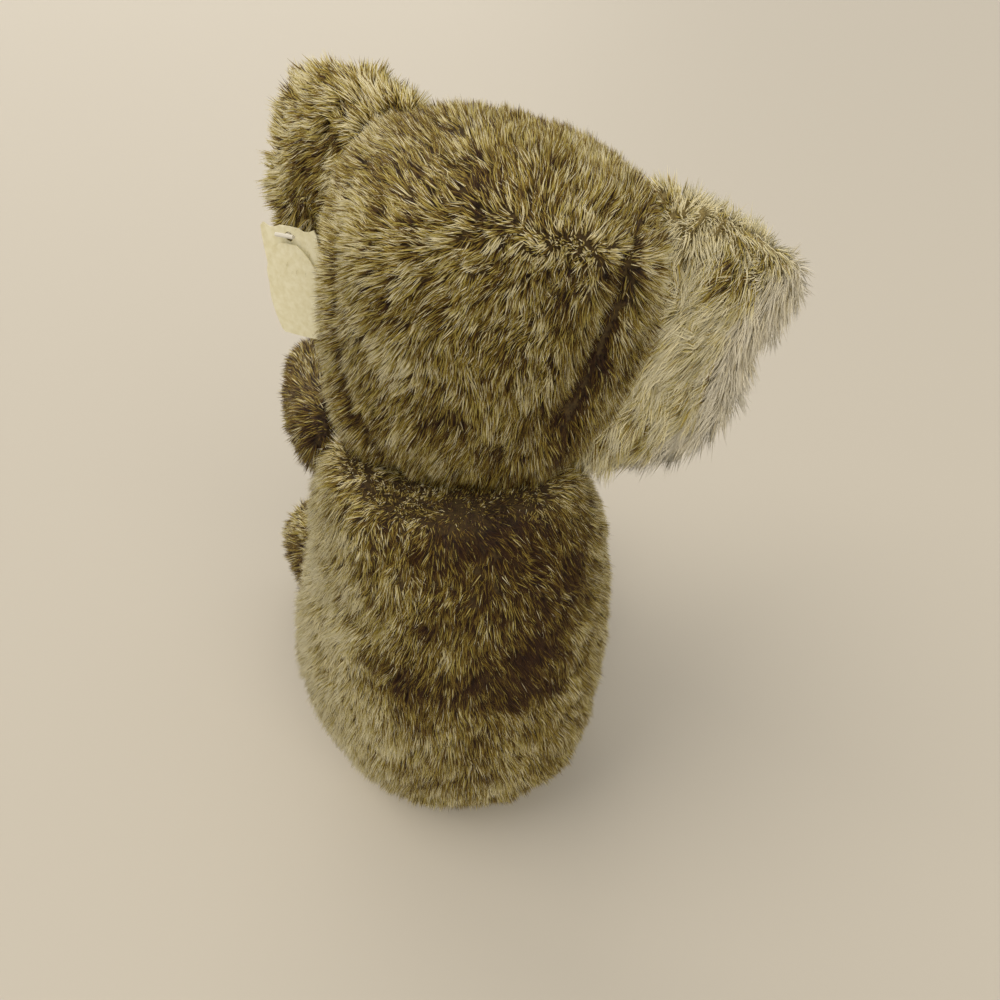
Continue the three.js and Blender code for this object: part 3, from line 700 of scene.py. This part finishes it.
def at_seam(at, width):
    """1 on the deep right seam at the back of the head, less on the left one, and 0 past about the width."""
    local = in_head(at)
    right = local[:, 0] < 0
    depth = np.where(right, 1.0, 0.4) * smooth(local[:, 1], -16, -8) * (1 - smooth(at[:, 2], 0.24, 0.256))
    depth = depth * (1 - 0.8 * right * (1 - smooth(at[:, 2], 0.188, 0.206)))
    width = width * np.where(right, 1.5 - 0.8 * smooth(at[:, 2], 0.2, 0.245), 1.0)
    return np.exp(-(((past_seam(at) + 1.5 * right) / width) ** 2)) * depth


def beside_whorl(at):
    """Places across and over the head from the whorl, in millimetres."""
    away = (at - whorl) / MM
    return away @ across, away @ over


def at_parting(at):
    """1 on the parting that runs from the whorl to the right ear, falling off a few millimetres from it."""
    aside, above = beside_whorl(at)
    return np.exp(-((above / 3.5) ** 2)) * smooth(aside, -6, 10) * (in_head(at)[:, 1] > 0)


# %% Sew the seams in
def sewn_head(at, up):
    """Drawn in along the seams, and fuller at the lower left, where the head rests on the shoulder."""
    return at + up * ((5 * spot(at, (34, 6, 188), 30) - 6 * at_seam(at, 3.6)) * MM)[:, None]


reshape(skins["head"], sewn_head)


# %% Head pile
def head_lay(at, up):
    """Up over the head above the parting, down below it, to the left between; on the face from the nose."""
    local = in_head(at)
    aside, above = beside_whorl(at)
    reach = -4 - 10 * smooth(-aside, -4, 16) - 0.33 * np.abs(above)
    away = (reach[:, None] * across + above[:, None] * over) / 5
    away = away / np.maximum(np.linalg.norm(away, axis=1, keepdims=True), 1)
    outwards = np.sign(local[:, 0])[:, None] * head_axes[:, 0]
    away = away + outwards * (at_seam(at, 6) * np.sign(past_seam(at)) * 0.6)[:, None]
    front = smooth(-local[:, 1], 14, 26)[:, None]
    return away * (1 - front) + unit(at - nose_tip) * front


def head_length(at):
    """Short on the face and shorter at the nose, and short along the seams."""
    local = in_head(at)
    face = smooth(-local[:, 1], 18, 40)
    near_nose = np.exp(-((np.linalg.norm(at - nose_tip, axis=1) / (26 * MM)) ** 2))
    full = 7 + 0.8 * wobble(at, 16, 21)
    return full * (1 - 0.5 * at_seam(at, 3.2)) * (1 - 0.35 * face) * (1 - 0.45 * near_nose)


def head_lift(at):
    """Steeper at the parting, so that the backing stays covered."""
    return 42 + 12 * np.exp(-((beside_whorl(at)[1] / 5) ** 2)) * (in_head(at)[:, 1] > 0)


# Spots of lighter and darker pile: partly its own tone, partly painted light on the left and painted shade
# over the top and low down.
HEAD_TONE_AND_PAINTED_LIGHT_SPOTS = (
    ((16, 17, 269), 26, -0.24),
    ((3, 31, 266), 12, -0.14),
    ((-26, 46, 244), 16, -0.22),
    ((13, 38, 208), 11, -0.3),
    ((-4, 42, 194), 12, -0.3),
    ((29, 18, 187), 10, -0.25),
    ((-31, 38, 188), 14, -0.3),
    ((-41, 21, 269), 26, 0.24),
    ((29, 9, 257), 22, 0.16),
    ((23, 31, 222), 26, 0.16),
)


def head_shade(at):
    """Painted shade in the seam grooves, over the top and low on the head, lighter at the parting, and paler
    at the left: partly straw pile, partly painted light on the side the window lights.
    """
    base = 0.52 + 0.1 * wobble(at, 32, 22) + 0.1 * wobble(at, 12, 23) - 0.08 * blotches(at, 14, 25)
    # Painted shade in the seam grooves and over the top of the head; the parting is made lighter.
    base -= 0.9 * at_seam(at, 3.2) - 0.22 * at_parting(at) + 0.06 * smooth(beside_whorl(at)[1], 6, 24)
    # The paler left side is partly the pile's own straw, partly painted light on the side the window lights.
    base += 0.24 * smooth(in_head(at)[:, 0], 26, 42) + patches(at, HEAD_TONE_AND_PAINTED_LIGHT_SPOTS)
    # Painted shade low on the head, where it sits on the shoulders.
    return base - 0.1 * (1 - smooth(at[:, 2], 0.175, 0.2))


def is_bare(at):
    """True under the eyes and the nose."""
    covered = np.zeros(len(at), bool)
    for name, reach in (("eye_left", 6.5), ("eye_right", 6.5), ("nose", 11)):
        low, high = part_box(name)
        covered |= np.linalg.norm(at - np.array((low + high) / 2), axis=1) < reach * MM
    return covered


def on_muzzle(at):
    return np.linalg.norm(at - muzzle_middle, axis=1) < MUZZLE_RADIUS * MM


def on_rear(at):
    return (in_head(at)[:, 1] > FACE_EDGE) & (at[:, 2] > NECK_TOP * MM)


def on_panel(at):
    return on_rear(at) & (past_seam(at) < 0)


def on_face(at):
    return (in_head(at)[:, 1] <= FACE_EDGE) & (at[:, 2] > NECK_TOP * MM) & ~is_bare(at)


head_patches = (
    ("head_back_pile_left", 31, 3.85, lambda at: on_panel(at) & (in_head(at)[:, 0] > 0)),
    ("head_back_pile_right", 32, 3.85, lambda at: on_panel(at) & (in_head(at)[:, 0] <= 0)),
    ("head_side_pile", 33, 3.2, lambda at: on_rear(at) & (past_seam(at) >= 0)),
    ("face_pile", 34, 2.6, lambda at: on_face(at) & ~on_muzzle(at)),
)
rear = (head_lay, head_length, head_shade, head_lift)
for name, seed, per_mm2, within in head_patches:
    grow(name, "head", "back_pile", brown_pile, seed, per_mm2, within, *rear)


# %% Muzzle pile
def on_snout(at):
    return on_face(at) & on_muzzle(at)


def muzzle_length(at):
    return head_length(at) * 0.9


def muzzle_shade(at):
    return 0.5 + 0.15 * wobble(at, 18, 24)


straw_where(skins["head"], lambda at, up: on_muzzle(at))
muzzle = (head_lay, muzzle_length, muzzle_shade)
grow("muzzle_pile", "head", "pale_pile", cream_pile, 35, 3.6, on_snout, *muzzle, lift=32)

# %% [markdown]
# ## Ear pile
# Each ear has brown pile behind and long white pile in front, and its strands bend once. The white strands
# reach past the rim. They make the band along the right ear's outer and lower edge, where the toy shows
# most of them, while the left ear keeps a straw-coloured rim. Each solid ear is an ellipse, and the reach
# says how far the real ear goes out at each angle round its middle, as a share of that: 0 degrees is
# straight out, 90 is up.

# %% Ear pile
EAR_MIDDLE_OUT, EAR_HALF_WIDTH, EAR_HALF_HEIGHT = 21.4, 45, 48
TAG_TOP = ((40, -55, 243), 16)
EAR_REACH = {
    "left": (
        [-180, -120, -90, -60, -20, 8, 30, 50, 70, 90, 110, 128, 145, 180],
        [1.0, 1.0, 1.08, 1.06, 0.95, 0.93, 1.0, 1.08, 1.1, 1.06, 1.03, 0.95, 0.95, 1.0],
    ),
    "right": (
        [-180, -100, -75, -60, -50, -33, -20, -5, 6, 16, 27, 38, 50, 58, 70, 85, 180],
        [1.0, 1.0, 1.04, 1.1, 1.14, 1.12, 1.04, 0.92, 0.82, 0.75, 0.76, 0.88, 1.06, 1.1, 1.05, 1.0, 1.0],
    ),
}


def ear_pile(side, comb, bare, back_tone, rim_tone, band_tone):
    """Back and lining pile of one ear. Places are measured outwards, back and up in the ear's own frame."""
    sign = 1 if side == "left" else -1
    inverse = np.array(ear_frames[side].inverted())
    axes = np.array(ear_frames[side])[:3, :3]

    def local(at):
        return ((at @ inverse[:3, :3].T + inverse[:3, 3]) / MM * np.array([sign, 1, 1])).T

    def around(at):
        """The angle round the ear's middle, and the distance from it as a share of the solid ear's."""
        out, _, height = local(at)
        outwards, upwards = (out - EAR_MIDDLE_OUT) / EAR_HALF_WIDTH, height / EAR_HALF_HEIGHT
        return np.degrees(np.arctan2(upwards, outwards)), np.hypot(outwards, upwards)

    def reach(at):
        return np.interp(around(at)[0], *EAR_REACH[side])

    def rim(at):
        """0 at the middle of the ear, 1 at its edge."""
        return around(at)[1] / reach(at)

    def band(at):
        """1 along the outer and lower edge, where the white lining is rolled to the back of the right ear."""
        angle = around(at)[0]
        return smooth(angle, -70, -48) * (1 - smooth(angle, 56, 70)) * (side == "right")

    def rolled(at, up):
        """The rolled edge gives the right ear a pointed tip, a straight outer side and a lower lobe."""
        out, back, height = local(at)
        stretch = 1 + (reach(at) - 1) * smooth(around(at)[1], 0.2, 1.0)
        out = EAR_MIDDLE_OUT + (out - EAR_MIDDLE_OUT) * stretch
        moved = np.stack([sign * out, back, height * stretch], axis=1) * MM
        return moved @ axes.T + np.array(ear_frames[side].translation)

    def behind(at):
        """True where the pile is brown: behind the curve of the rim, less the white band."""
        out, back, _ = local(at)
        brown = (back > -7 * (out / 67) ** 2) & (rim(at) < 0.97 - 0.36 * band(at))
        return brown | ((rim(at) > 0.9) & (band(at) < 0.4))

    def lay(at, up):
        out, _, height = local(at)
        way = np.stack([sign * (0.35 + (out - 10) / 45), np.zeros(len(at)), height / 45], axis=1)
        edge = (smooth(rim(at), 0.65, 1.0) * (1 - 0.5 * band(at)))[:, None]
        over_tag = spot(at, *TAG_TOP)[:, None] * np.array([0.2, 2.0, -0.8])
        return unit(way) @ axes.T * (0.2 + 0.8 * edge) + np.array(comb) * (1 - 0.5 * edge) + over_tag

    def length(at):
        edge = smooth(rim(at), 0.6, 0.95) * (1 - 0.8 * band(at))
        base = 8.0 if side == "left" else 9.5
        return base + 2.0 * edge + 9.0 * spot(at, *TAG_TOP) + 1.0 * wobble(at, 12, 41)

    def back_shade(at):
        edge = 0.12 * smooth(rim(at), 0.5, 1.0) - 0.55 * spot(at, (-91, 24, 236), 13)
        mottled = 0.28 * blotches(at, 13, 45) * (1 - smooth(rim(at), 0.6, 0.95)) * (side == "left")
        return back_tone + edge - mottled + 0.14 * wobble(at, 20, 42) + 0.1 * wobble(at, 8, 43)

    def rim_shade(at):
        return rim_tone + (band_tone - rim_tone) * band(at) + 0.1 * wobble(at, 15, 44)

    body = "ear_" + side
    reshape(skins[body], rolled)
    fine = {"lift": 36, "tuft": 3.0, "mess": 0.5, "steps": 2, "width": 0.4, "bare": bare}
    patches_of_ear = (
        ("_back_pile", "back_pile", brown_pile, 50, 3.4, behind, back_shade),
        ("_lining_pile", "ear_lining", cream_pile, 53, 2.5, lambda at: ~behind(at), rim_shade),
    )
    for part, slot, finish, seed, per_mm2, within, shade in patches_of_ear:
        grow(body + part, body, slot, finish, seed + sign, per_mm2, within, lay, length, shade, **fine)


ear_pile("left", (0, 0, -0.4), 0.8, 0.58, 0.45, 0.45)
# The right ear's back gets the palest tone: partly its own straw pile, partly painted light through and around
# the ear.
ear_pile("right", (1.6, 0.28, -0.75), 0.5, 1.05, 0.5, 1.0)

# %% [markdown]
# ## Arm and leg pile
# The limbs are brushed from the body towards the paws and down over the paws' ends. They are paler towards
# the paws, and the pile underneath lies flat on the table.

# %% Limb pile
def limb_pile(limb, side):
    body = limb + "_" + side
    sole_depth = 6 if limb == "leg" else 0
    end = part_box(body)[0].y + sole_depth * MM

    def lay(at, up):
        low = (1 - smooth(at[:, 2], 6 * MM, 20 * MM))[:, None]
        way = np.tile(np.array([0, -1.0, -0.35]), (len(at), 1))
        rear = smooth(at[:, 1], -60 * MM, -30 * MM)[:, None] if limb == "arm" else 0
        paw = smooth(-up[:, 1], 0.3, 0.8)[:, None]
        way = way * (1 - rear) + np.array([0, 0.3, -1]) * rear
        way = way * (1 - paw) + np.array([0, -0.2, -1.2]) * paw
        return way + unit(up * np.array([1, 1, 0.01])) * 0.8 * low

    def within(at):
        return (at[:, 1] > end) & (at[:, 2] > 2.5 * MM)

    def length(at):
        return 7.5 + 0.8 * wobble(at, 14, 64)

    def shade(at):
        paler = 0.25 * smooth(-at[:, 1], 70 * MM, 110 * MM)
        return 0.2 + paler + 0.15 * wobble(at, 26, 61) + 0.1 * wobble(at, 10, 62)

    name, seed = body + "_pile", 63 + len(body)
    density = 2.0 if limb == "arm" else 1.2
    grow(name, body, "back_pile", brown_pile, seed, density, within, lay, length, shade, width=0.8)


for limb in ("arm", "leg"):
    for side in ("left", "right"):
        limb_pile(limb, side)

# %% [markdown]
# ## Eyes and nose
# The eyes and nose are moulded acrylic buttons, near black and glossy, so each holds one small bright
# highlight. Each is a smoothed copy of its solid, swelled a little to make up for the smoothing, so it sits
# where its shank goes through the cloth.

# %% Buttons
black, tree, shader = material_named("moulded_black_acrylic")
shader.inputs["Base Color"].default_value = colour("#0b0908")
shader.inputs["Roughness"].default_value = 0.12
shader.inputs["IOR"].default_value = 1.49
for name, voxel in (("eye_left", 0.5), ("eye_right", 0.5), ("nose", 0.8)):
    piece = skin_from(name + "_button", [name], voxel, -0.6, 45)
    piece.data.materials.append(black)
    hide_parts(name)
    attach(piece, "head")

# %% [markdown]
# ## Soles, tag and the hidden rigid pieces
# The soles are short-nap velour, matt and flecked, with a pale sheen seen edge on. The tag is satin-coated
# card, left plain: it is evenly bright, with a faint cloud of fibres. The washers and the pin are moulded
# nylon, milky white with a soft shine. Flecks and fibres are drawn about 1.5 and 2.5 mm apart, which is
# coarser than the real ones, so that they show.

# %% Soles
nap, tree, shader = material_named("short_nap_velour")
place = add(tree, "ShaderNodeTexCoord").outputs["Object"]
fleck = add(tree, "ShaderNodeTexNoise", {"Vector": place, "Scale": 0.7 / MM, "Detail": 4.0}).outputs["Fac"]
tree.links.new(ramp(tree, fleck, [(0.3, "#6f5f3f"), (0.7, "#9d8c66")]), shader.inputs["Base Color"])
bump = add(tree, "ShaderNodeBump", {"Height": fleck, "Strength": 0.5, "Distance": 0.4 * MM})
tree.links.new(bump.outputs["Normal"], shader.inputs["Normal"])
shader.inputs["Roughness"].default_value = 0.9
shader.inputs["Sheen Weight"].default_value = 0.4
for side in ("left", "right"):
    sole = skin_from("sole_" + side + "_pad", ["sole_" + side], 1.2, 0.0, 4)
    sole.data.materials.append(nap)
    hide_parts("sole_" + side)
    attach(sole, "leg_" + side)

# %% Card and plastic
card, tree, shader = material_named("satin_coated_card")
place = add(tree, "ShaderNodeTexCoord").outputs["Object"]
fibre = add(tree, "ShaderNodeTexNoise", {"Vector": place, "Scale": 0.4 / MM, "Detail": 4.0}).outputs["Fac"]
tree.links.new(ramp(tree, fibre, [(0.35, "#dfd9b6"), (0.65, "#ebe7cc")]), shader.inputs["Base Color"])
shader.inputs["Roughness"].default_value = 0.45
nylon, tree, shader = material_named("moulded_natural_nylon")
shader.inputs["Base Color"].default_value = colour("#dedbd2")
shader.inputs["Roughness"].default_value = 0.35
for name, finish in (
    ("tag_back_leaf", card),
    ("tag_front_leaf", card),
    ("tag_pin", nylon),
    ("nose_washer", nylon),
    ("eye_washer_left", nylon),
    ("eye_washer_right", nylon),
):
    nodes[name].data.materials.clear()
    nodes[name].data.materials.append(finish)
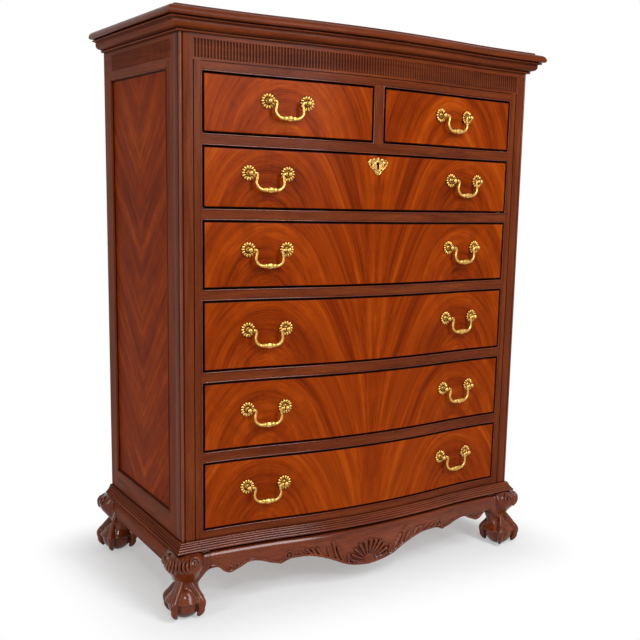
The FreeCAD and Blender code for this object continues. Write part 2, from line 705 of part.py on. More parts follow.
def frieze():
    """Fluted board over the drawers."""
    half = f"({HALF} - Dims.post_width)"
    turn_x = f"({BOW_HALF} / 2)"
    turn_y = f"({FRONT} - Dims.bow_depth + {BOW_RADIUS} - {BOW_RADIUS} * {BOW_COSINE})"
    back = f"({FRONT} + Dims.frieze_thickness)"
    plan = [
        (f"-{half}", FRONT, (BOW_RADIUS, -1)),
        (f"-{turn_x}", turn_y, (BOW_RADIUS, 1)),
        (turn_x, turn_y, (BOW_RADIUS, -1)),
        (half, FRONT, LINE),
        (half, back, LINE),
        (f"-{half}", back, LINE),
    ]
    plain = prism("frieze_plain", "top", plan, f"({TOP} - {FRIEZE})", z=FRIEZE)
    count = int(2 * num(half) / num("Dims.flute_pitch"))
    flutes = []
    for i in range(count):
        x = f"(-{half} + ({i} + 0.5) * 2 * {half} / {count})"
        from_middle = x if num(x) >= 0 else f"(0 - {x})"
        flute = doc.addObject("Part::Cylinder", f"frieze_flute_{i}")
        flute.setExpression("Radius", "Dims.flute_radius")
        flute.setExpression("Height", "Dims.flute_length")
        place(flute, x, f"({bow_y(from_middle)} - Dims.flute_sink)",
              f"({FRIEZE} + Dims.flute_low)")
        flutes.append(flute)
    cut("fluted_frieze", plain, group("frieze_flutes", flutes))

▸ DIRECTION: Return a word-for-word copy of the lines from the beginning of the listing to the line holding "return np.exp(-(((past_seam(at) +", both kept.

▸ ANSWER TO THIS PROBLEM:
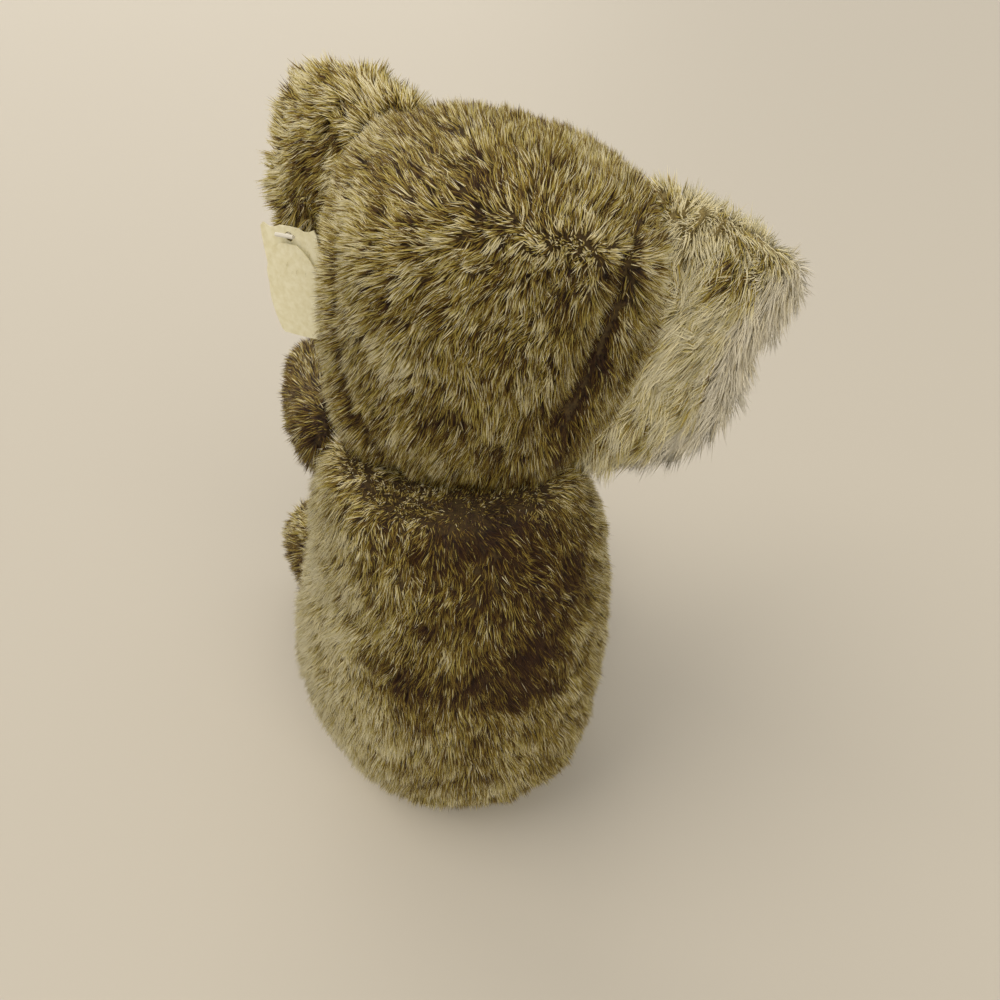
Continue the three.js and Blender code for this object: part 3, from line 700 of scene.py. This part finishes it.
def at_seam(at, width):
    """1 on the deep right seam at the back of the head, less on the left one, and 0 past about the width."""
    local = in_head(at)
    right = local[:, 0] < 0
    depth = np.where(right, 1.0, 0.4) * smooth(local[:, 1], -16, -8) * (1 - smooth(at[:, 2], 0.24, 0.256))
    depth = depth * (1 - 0.8 * right * (1 - smooth(at[:, 2], 0.188, 0.206)))
    width = width * np.where(right, 1.5 - 0.8 * smooth(at[:, 2], 0.2, 0.245), 1.0)
    return np.exp(-(((past_seam(at) + 1.5 * right) / width) ** 2)) * depth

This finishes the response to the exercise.